━━━━━ DATASET EXTRACT
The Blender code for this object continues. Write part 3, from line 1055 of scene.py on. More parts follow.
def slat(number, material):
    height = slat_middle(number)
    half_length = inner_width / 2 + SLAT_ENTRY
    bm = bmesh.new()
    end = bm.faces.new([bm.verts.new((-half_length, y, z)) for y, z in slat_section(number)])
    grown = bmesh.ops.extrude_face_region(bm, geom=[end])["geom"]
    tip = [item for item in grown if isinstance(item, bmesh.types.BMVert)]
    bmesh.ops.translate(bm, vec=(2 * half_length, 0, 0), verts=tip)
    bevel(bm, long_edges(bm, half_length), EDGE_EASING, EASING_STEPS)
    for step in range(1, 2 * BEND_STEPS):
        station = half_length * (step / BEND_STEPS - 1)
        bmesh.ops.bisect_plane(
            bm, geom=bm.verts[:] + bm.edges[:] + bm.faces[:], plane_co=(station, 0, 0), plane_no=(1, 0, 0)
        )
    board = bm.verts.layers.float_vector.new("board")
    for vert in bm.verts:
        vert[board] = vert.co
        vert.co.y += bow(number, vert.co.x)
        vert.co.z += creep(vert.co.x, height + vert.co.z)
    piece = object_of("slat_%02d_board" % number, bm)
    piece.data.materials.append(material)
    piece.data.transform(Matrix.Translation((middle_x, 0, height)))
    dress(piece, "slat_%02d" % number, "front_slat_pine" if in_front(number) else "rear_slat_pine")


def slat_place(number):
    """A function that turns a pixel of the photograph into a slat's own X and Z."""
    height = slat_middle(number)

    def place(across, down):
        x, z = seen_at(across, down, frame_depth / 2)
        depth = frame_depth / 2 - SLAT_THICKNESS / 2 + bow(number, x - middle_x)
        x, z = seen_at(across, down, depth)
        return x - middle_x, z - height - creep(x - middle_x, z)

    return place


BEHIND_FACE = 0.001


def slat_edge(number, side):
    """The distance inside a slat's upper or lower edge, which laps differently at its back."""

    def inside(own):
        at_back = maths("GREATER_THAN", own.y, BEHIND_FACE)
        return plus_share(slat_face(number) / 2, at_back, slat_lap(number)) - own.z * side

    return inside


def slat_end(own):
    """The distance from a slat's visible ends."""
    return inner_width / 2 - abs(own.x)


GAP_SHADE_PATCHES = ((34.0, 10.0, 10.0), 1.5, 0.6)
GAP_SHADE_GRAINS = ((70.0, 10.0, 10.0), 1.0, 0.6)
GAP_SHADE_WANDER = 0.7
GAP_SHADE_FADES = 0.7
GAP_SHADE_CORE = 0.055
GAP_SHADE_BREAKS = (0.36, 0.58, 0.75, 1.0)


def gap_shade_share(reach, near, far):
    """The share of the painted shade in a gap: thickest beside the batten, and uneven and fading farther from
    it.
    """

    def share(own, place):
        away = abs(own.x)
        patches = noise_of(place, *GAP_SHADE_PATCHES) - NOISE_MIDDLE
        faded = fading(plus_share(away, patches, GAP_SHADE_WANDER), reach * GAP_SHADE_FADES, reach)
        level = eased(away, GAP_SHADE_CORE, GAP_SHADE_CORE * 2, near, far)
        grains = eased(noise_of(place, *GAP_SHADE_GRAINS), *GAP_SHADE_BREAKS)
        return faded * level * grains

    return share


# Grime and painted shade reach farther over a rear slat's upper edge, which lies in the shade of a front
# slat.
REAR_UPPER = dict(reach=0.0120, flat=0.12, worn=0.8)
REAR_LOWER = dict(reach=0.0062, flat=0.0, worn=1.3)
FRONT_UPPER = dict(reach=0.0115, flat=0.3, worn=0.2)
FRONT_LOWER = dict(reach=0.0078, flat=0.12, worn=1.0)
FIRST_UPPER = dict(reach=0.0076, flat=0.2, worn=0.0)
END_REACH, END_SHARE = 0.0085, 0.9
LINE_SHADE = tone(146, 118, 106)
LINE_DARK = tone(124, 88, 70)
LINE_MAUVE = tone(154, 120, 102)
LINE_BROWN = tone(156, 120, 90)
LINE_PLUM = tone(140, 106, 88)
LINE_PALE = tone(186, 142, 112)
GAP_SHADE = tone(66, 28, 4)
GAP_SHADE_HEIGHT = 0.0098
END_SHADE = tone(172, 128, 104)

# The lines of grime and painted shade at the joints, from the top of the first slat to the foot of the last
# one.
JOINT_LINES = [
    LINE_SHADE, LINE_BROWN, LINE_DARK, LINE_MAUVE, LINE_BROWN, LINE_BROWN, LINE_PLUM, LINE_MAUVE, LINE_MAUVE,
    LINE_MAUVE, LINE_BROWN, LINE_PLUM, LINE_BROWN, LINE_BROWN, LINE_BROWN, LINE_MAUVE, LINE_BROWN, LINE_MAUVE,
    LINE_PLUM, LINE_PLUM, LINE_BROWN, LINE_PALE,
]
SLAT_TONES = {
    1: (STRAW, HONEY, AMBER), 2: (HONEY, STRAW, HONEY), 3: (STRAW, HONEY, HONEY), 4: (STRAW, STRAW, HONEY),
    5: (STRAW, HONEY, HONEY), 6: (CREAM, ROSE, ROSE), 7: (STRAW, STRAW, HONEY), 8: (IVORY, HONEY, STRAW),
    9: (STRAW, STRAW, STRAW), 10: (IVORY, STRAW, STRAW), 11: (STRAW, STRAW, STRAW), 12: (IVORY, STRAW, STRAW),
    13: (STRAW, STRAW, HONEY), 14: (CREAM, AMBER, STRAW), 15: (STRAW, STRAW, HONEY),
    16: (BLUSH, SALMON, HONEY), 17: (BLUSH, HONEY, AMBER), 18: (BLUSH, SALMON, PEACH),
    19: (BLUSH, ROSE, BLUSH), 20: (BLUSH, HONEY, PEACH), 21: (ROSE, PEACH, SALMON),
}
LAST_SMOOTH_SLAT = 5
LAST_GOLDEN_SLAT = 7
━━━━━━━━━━
━━━━━ DATASET EXTRACT
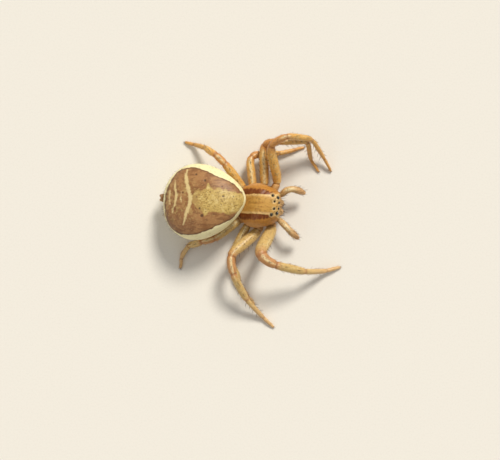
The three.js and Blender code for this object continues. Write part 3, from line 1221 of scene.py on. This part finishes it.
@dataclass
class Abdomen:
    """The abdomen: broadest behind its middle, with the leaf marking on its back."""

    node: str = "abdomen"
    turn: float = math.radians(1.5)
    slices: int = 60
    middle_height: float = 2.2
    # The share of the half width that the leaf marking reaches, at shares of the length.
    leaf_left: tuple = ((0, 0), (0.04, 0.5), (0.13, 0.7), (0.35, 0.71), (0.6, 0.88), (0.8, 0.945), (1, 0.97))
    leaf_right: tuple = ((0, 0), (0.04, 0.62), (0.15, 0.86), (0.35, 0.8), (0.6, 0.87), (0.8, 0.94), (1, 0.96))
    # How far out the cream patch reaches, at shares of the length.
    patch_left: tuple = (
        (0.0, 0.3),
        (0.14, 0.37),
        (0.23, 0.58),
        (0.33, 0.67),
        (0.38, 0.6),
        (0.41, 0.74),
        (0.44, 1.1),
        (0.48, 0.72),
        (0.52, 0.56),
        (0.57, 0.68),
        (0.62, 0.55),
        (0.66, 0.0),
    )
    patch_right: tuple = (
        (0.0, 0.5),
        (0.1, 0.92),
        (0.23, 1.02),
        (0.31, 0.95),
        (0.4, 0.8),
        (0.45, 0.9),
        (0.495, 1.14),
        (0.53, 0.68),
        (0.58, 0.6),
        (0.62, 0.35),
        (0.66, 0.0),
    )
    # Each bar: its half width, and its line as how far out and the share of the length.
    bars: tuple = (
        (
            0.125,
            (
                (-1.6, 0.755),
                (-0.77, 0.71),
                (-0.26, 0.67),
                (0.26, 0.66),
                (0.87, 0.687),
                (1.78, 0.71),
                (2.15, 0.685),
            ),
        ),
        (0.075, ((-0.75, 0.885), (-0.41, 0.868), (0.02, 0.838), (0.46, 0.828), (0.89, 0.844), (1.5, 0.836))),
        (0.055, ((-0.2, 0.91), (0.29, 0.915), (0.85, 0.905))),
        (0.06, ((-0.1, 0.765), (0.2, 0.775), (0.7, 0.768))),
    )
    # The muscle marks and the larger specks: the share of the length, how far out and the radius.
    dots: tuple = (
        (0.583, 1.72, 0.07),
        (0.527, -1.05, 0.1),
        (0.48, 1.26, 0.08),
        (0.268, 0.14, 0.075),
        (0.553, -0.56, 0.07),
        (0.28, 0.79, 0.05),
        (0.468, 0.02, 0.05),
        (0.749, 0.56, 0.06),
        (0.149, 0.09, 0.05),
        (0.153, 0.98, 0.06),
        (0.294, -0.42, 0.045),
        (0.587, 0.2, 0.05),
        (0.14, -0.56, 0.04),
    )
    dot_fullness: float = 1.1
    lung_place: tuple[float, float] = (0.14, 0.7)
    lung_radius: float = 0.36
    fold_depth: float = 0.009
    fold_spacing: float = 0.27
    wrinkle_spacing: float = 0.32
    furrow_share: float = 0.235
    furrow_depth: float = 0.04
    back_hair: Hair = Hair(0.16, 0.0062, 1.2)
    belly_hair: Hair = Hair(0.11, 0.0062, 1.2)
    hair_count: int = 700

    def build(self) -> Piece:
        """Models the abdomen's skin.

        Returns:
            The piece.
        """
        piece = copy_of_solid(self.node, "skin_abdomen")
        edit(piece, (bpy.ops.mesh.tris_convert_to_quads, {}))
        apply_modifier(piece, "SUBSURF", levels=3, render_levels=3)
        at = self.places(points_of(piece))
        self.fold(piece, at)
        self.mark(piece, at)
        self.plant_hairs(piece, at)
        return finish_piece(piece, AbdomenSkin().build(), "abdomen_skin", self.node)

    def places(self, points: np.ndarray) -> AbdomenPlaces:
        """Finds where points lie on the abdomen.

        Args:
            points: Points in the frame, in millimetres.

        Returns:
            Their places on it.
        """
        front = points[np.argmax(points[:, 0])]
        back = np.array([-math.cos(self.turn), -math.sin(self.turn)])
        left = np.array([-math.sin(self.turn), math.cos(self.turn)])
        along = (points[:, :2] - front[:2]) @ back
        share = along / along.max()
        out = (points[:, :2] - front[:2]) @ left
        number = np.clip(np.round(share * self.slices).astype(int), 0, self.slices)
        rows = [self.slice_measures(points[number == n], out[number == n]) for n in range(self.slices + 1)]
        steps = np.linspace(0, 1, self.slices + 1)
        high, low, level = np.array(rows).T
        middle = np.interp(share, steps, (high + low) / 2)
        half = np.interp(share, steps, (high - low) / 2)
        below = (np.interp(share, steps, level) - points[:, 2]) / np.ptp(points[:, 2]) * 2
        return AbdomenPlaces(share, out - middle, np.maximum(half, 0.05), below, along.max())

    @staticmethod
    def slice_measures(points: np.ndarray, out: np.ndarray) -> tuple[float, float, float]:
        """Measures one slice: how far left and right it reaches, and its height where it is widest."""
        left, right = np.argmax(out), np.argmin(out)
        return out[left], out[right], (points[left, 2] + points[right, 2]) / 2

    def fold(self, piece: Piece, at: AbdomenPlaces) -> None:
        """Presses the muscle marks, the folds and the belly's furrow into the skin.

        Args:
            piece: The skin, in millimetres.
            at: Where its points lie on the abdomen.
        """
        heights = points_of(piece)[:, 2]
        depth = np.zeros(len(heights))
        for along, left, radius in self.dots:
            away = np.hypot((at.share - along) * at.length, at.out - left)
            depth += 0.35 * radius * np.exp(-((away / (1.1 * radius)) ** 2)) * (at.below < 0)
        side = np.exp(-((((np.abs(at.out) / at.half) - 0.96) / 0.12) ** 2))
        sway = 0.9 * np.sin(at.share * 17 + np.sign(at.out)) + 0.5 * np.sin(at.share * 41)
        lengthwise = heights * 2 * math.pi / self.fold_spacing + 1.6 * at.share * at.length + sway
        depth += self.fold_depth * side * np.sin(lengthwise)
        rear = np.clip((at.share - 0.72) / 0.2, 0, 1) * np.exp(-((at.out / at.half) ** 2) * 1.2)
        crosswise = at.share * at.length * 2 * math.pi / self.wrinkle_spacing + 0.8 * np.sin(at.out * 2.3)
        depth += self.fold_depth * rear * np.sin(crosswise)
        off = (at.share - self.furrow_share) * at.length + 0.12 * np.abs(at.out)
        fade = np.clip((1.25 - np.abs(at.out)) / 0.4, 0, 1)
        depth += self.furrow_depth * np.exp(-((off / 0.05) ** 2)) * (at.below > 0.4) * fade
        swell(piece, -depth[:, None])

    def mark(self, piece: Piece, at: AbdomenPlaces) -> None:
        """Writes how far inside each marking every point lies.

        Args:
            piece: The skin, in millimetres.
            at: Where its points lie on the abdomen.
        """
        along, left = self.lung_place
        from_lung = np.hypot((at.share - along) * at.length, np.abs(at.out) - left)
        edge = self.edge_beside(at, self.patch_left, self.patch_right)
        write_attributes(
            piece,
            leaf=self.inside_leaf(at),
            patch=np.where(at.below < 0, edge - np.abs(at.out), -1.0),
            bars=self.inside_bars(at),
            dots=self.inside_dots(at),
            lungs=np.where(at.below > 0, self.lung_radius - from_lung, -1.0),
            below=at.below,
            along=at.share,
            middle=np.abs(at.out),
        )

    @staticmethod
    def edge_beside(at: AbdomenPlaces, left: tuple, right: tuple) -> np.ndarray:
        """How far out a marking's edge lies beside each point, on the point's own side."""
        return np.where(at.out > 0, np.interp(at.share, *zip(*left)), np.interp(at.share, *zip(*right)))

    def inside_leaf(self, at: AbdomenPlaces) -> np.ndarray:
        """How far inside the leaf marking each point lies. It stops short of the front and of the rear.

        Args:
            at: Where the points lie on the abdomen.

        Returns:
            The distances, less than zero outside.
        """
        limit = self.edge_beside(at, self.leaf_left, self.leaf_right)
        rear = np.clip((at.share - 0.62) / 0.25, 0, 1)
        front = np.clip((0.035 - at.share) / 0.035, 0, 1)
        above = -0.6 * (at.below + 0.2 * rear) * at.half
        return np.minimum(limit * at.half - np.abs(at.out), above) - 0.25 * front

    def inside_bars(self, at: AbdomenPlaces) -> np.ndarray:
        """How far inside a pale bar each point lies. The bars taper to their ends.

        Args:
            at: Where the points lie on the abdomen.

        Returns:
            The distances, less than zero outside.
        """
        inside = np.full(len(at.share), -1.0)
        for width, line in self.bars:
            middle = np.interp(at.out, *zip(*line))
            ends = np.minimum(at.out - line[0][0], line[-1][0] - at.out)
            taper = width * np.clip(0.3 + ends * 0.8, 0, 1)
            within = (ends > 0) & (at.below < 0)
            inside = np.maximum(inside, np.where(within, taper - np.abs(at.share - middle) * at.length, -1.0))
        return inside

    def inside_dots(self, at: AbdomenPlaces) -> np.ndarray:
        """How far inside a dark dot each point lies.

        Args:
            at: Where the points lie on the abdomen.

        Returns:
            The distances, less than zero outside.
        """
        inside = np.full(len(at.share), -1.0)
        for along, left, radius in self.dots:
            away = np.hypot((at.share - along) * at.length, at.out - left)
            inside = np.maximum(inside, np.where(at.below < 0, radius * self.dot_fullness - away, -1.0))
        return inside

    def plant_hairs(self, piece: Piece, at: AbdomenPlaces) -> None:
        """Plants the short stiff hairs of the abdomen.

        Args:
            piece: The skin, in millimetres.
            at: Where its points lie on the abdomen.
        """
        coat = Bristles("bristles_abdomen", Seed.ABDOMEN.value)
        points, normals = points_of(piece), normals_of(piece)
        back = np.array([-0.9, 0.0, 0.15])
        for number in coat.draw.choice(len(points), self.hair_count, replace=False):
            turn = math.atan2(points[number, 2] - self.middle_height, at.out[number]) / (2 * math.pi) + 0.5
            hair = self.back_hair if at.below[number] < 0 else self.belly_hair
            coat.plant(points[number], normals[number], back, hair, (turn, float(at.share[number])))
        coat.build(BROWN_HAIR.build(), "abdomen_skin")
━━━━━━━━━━
Start at the line with "The three.js and", stop at the line with "abdomen: broadest behind", and return every line in that stretch exactly, those two included.

The three.js and Blender code for this object continues. Write part 3, from line 1221 of scene.py on. This part finishes it.
@dataclass
class Abdomen:
    """The abdomen: broadest behind its middle, with the leaf marking on its back."""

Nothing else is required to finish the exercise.